セクハラで即解雇「重すぎる」 東京地裁判決
この事件、大型連休前に報道され、世間的にはあまり注目されていないのかもしれませんが、この東京地裁の判決は、セクハラにおける懲戒解雇の是非について、今後のセクハラ判例において、ある意味注目されるのではないでしょうか。
セクハラの内容は、判決でも指摘されているように、内容は明らかに職務や地位を利用した女性を侮べつする違法なセクハラ行為で、懲戒対象の行為であることは明らかです。
しかし、指導や処分をせず、いきなり懲戒解雇というのは重すぎるという判決です。
セクハラ関連の裁判といえば、慰謝料や損害賠償が命じられるといったケースが多いという印象ですが、懲戒解雇が重すぎるのかそうでないかという点については注目すべきところです。
就業規則において、会社によって細かな文面の違いはあるでしょうが、セクハラについてはどのような処分になっているでしょうか。懲戒解雇となっているもの、訓戒、減給、出勤停止などに留めているもの、表現があいまいなもの、セクハラはしてはいけない程度しか記載していないもの、セクハラについて全く言及していないもの…などいろいろあるかと思います。(ひな型の就業規則をそのまま使用していたりすると、そこまで見ていないという会社もあるかもしれません)
ちなみにセクハラについては、いわゆる「福岡事件」(福岡地裁判決平成4年4月16日)において、日本で初めてセクハラが裁判で認められ、加害者本人の責任とともに、企業の使用者責任が認められました。
言葉によるセクハラのみで損害賠償が認められたケースとしては、「松戸市議会議員セクシャル・ハラスメント事件」(千葉地裁平成12年8月10日)という事例もあります。
セクハラにより懲戒解雇処分が認められたケースとして、いわゆる「日本HP事件」(東京地裁平成17年1月31日)という事例があります。この事件では、会社の就業規則においてセクハラが懲戒処分に該当することが告知されており、セクハラ行為を行った者に対する会社の厳正な処分態度には正当な理由があるとされています。
それだけに、細かい事例の違いはあるのかもしれませんが、今回の東京地裁の「発言は悪質だが、指導や他の処分をせず直ちに懲戒解雇するのは重すぎる」という判決は、ここ最近の加害者が処分される流れがストップしたような印象もあります。

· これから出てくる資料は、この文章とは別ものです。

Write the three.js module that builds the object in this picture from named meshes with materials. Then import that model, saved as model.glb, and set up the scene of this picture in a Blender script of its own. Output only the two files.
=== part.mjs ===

セクハラで懲戒解雇とすることについて、今回の判決は見方によっては
●「セクハラ行為」が悪質であれば懲戒解雇に該当、「発言」程度では懲戒解雇は重過ぎる?
●指導や他の処分を経て解雇するのはOKで、いきなり懲戒解雇はダメ?
という疑問も出てきますが、ケースバイケースであり、これといった基準を設けるのは難しい面もあるでしょう。
また、せっかく就業規則に禁止事項を規定しているのに、裁判の判決で就業規則の内容と違う判決が出てしまったことで、「それでは就業規則なんて意味がない…」と一般的に捉えられてしまうことは危惧されることかもしれません。(もちろん社労士は就業規則に意味がないとは思いませんが)
セクハラが世の中に浸透してからもうかなり経ちますし、「昔はどうだった」とか、「このくらいは平気」という認識は捨てなければいけません。
スキンシップとセクハラの境界というのも難しいですが、受け手がセクハラと感じたらセクハラになるという認識を持たなければいけません。
こうした内容のセクハラ→即解雇が重いか軽いというのは人によって感じ方の違いもあるのでしょう。
今回の事件の内容は明らかにセクハラなのですが、世間ではちょっとしたことで何でもかんでも「セクハラ!セクハラ!」と言い過ぎる風潮があるのでは?と思っている人にとっては、この判決は一種の歯止め的な印象を持っているのかもしれません。
セクシュアルハラスメントは、同じ職場で働く社員の労働意欲を阻害し、職場の秩序を乱し、職場の環境を悪化させるものですが、グレーゾーンも多く、表に出てくるのは氷山の一角で、被害者が泣き寝入りというケースも多くなっています。
セクハラについては本当に難しい問題で、企業もどの程度の制裁を科したらよいのかというのは簡単ではありません。それだけにセクハラで職場環境が悪化することのないように注意しなければなりません。